Parklife called out for trolling competition winner for trying to sell tickets

19-year-old Hamish became the focus of a Twitter storm after Parklife fest called him out for trying to sell tickets on social media

Reuben Pinder

Hamish became the subject of a Twitter storm after trying to sell tickets online

Parklife Festival announced that they would be revoking the complimentary tickets they had awarded to a competition winner on Wednesday morning, after he tried to sell tickets to the festival through Twitter for a profit of £200 per ticket.

https://twitter.com/parklifefest/status/1374671574553493508?s=21

Hamish Wigley-Smith, 19, won two free tickets to the festival through a competition that rewarded the funniest group chat name punters could come up with. Wigley-Smith entered with a screenshot of his friends’ group chat for the festival, named ‘Turn the Heaton On’, alluding to the festival being in Heaton Park. Pretty clever.

But since the festival caught wind of him trying to sell tickets to the festival for more than face value, they quote tweeted him, announcing that “your tickets have just been cancelled pal.”

This prompted thousands of Twitter users to bombard Wigley-Smith with hateful messages, labelling him a scumbag and a ‘Tory’.

Ticket touting is undoubtedly a problem in the events industry, but social media pile-ons can have disproportionate effects on people who have not sought to be in the public eye.

Wigley-Smith spoke to JOE to give his version of events.

“It’s getting to me a bit,” he said. “If it was someone else who was depressed, it could have been taken differently.

“I’m getting thousands of messages, a load of trolls calling me out.”
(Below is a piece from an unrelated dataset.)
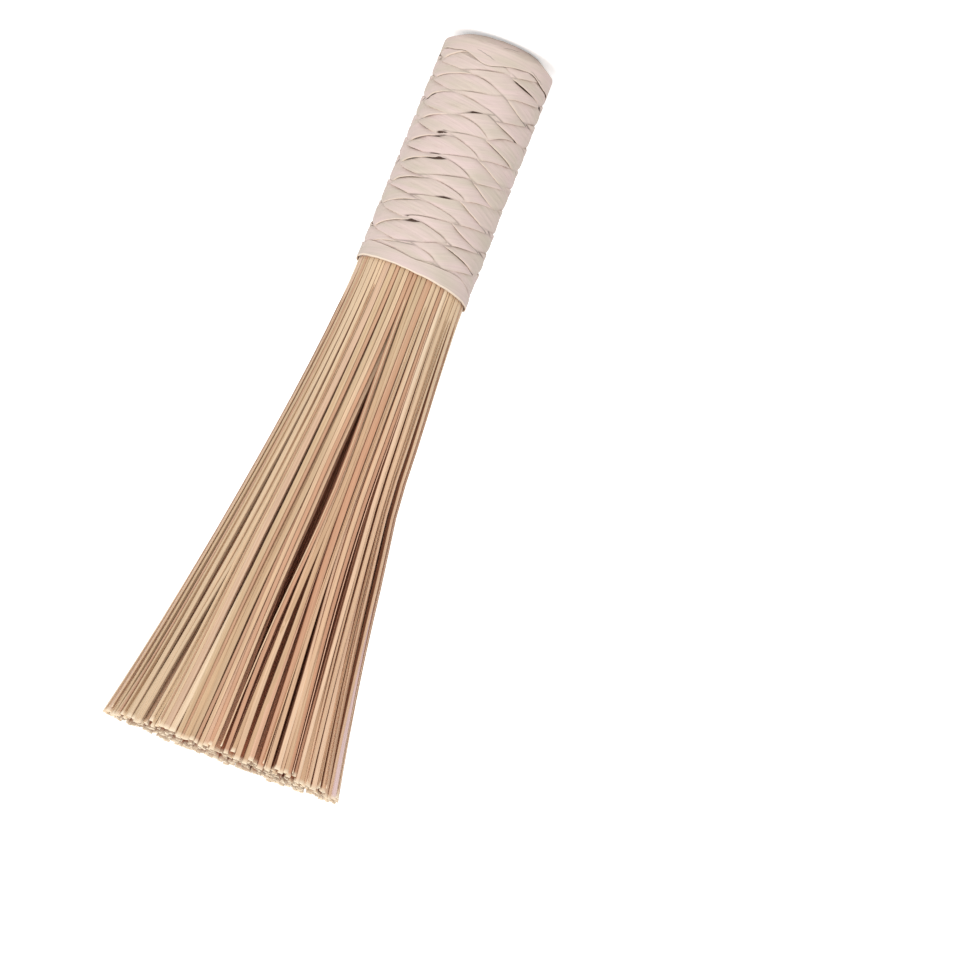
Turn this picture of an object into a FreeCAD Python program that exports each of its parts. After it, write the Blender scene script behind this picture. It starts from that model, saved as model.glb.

He then clarified that the tickets he was intending to sell were not the tickets he won, but tickets he had bought beforehand, which then became surplus to his group’s needs.

“Obviously I was selling them for quite a lot of money, but everyone thinks I’m selling the ones that I’ve won, which I’m not.

“Of course I understand people’s frustrations, but I’m still getting messages now from people wanting to buy them. I think if people were in my situation, they would have done the same thing.

“I see where people are coming from, but I think it’s really been blown out of proportion, just because Parklife want a few likes and retweets.”

Wigley-Smith has clarified to Parklife he wasn’t trying to sell the complimentary tickets, but tickets he had already bought, but has not heard back from the Festival at the time of writing.

“I think it’s absolutely ridiculous how Parklife have blown this up and I’m getting all the hate for it,” he says.

“I don’t think it’s fair how it’s been dealt with at all.”